Mean of 20 numbers = 18

Required to find :-

• New mean ?

Formulae used :-

$\boxed{\rm{ Mean = \dfrac{Sum\;of\;observations }{No. \; of \; observations } }}$

$\boxed{\rm{ Sum \; of \; the \; observations = Mean \times No. \; of \; observations }}$

Solutions :-

Given that :-

Mean of 20 numbers = 18

If 3 is added to every number !

we need to find the new mean .

So,

Let consider ;

Mean of 20 numbers = 18

No. of observations = 20

So,

Using the formula ;

$\boxed{\rm{ Sum \; of \; the \; observations = Mean \times No. \; of \; observations }}$

Hence,

Sum of the observations = 18 x 20

Sum of the observations = 360

So,

The actual sum of the observations is 360

It is given that :-

If 3 is added to each observation of the data

So,

This implies

20 x 3 = 60

Add 60 to the actual sum of the observations

Because ;

3 is added to each and every observation

This implies ,

New sum of the observations = 360 + 60

New sum of the observations = 420

Here,

No. of observations are 20

( since , no new observation is added nor removed )

So,

Using the formula ;

$\boxed{\rm{ Mean = \dfrac{Sum\;of\;observations }{No. \; of \; observations } }}$

Hence

$\rightarrowtail{\tt{ Mean = \dfrac{ 420 }{20}}}$

$\rightarrowtail{\tt{Mean = \dfrac{42}{2}}}$

$\rightarrowtail{\tt{Mean = 21 }}$

$\Large{\leadsto{\overline{\underline{\sf{\therefore{New\;Mean = 21 }}}}}}{\bigstar}$

Answer 2

$\huge\mathfrak{Answer:}$

Mean:

• It is the average of numbers.
• Mean is given by : Sum of observations/Number of observations.

Given:

• We have been given that the mean of 20 numbers is 18.

To Find:

• We need to find the mean when 3 is added to each number.

Solution:

As it is given that the mean of 20 numbers is 18.

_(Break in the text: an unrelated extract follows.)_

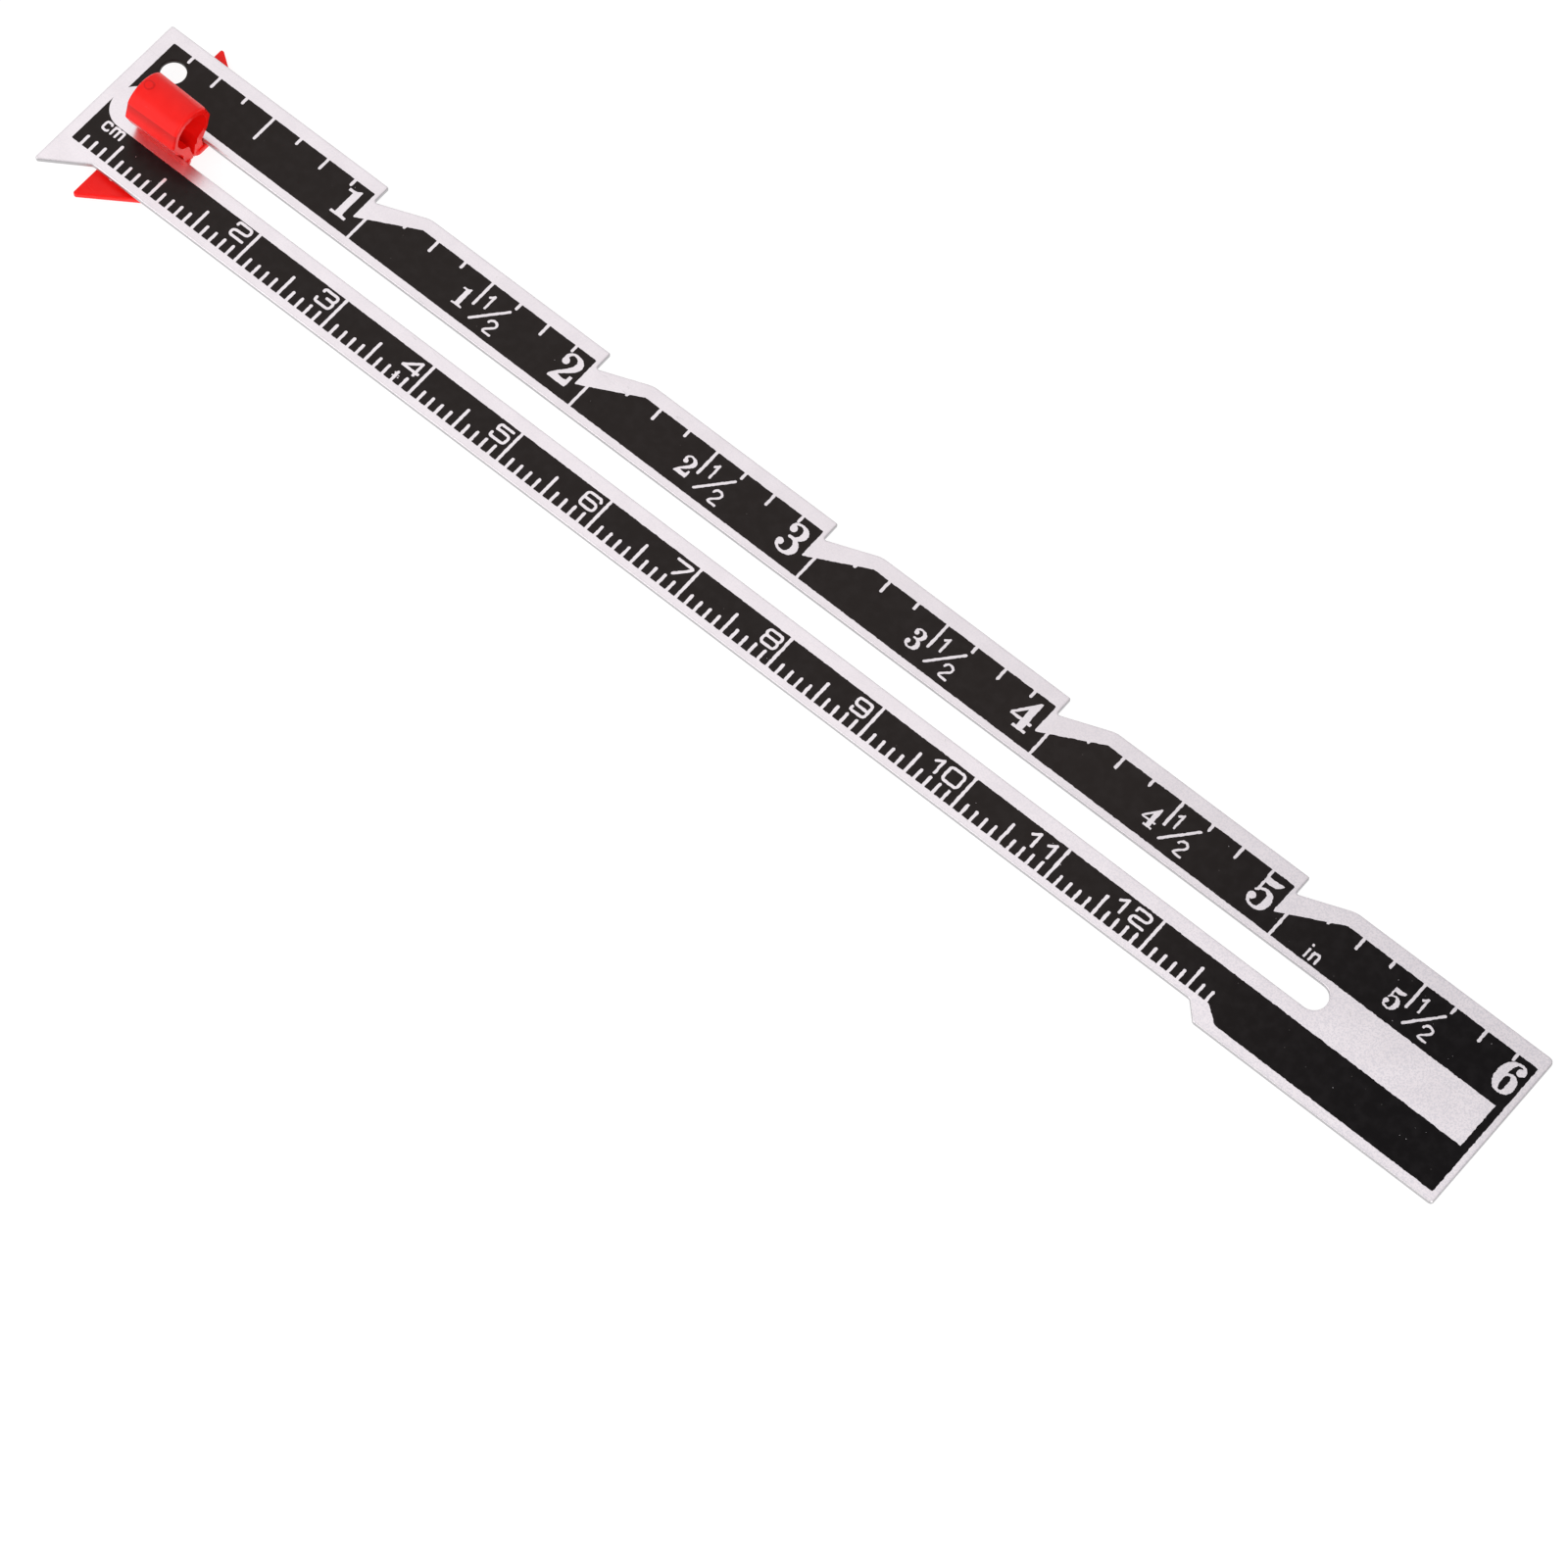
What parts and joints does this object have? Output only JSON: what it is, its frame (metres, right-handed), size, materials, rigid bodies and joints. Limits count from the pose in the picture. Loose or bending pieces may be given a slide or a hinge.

$\implies\sf{\dfrac{Σfixi}{Σfi} = mean}$

$\implies\sf{ \dfrac{Σfi}{20} = 18}$

$\implies\sf{ Σfixi = 360}$

Now, when 3 is added to each number, then the total numbers added = 3 × 20 = 60.

∴360 + 60 = 420

Now, the mean for the numbers after 3 is added to each of them =

$\mapsto\sf{ \dfrac{Σfixi}{Σfi} }$

$\implies\sf{ \dfrac{420}{20} }$

$\implies\sf{21}$

Hence, the required mean is 21.